* _Aim_
Below are some records; work out how many of their lines contain "parts" and give the number only.

*** Records to process ***

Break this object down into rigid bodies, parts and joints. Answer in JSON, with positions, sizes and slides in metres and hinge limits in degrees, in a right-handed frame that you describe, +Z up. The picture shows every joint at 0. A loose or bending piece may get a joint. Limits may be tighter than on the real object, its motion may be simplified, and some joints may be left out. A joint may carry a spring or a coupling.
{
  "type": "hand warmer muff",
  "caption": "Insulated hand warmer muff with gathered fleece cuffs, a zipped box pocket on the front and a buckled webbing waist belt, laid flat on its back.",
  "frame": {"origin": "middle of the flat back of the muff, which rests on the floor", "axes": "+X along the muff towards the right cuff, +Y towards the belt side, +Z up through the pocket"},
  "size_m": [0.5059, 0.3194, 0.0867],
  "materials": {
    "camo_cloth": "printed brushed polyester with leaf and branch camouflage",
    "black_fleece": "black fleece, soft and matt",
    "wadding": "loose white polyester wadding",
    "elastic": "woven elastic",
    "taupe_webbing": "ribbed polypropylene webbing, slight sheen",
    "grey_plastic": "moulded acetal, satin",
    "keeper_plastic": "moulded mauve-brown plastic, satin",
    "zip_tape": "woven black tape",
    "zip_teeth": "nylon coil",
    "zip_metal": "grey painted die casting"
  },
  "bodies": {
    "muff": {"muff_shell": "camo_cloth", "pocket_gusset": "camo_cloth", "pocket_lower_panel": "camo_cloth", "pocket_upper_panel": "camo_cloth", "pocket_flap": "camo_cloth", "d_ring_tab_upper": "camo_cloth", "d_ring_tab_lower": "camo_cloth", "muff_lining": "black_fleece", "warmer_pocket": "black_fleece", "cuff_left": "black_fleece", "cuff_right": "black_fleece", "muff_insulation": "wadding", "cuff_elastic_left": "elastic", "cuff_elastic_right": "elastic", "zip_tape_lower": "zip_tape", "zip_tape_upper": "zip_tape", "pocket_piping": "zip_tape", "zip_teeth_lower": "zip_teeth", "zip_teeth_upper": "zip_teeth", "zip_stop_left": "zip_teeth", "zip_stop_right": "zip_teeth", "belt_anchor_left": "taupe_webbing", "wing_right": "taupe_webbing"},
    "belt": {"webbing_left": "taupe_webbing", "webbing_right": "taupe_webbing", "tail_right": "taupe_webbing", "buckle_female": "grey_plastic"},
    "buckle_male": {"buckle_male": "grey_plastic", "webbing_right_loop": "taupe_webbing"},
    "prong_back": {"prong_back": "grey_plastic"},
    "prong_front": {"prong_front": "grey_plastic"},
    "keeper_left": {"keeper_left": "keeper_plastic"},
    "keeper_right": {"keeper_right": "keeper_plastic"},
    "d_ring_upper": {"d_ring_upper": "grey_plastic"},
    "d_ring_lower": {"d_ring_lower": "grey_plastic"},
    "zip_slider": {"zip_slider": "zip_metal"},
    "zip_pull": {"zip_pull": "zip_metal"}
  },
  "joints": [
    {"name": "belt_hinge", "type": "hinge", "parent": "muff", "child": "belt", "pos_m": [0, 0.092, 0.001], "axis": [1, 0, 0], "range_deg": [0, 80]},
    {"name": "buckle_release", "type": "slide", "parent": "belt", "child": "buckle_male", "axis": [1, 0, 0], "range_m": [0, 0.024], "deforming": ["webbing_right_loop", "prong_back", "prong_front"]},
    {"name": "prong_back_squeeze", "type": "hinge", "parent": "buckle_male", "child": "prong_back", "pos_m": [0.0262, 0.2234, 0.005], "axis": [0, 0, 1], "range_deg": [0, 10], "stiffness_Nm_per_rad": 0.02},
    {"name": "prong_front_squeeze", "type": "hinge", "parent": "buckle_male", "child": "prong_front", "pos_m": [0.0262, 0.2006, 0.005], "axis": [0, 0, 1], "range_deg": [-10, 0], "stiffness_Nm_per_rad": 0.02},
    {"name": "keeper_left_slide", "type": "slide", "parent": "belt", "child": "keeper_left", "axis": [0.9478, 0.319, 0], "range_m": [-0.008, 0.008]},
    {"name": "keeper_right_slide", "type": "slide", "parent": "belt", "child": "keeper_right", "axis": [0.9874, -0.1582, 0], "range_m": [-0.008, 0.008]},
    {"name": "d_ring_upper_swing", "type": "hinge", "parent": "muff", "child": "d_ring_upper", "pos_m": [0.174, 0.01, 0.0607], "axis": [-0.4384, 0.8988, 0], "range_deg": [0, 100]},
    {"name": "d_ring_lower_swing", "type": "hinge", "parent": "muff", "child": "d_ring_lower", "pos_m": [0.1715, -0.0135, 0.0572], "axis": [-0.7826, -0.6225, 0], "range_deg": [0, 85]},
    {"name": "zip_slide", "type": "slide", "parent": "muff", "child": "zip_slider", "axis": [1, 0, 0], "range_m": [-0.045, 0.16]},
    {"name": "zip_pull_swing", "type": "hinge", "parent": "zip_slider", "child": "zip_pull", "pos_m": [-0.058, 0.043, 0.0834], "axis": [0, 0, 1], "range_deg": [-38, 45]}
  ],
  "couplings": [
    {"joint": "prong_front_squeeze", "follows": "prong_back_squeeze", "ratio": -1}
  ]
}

***
*** Records to process ***

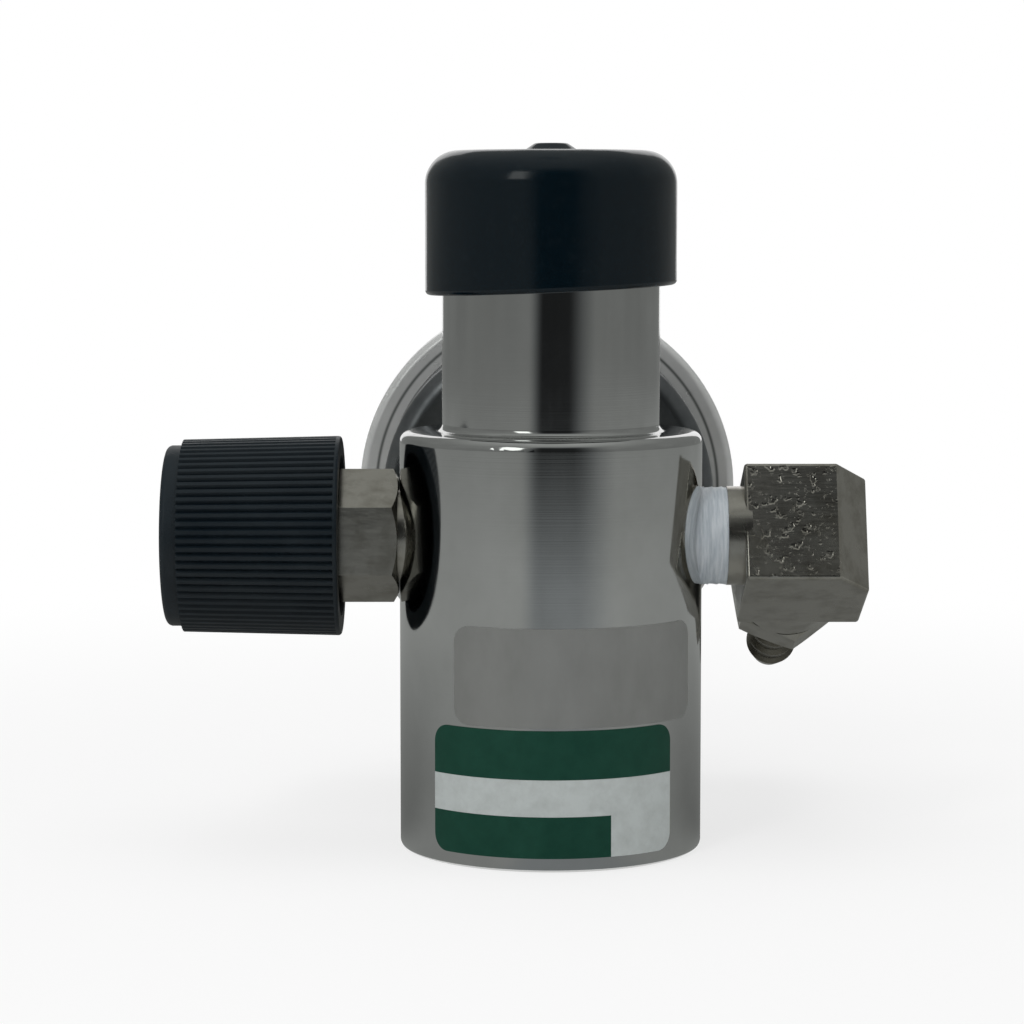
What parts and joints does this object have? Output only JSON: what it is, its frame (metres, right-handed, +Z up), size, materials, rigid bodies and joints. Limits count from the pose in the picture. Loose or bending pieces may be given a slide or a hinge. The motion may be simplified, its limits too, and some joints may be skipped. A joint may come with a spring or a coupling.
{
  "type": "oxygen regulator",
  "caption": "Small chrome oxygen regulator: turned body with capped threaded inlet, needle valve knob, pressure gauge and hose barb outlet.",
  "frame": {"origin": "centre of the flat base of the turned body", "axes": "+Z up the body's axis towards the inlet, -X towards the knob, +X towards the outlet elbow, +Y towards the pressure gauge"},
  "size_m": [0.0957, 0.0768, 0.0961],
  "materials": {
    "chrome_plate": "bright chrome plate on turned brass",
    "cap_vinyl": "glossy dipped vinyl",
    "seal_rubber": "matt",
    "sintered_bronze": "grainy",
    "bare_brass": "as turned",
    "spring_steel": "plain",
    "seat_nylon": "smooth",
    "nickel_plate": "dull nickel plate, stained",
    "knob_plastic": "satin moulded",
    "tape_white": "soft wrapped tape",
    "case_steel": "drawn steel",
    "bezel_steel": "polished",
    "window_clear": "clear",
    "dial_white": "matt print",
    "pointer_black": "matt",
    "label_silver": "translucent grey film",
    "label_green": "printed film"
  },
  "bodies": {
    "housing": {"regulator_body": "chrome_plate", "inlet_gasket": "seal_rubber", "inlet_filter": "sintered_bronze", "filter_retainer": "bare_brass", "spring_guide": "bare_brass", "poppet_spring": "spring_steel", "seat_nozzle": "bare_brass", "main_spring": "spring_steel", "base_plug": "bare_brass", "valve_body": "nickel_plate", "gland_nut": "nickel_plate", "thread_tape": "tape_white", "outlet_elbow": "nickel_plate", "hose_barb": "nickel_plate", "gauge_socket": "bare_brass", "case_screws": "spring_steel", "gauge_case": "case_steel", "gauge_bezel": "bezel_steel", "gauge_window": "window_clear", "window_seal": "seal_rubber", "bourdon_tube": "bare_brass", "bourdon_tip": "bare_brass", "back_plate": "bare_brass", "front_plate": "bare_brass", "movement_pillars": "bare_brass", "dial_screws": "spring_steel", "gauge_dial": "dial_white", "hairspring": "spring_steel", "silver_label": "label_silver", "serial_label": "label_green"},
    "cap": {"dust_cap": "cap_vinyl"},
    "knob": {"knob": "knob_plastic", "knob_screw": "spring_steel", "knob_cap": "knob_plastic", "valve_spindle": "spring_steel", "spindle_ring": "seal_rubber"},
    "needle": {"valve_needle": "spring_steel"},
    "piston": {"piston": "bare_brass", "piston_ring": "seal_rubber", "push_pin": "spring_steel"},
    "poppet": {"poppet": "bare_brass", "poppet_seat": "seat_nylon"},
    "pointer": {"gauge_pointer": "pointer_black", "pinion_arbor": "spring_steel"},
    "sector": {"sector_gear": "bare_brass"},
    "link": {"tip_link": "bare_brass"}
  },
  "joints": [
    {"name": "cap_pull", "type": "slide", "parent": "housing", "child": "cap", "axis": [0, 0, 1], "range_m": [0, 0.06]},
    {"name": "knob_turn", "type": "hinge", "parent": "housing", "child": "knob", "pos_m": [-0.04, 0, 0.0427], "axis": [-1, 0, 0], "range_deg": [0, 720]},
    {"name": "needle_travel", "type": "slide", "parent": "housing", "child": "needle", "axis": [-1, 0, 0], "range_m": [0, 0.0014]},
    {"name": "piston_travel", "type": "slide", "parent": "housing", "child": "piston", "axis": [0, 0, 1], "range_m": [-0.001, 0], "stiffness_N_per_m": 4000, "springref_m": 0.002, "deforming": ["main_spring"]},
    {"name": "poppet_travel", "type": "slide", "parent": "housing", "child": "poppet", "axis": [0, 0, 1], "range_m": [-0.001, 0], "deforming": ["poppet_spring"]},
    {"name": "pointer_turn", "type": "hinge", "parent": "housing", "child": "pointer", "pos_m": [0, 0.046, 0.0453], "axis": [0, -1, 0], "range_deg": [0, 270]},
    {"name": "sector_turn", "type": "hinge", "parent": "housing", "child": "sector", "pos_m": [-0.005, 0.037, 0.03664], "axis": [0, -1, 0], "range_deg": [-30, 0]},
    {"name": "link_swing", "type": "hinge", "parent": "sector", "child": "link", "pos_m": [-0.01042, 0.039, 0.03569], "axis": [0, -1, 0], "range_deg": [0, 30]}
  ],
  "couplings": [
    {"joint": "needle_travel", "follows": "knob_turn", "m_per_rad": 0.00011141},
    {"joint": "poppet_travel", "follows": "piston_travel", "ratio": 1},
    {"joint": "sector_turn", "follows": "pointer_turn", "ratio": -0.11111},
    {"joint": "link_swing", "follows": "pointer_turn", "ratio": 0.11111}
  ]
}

***

* _Final answer_
2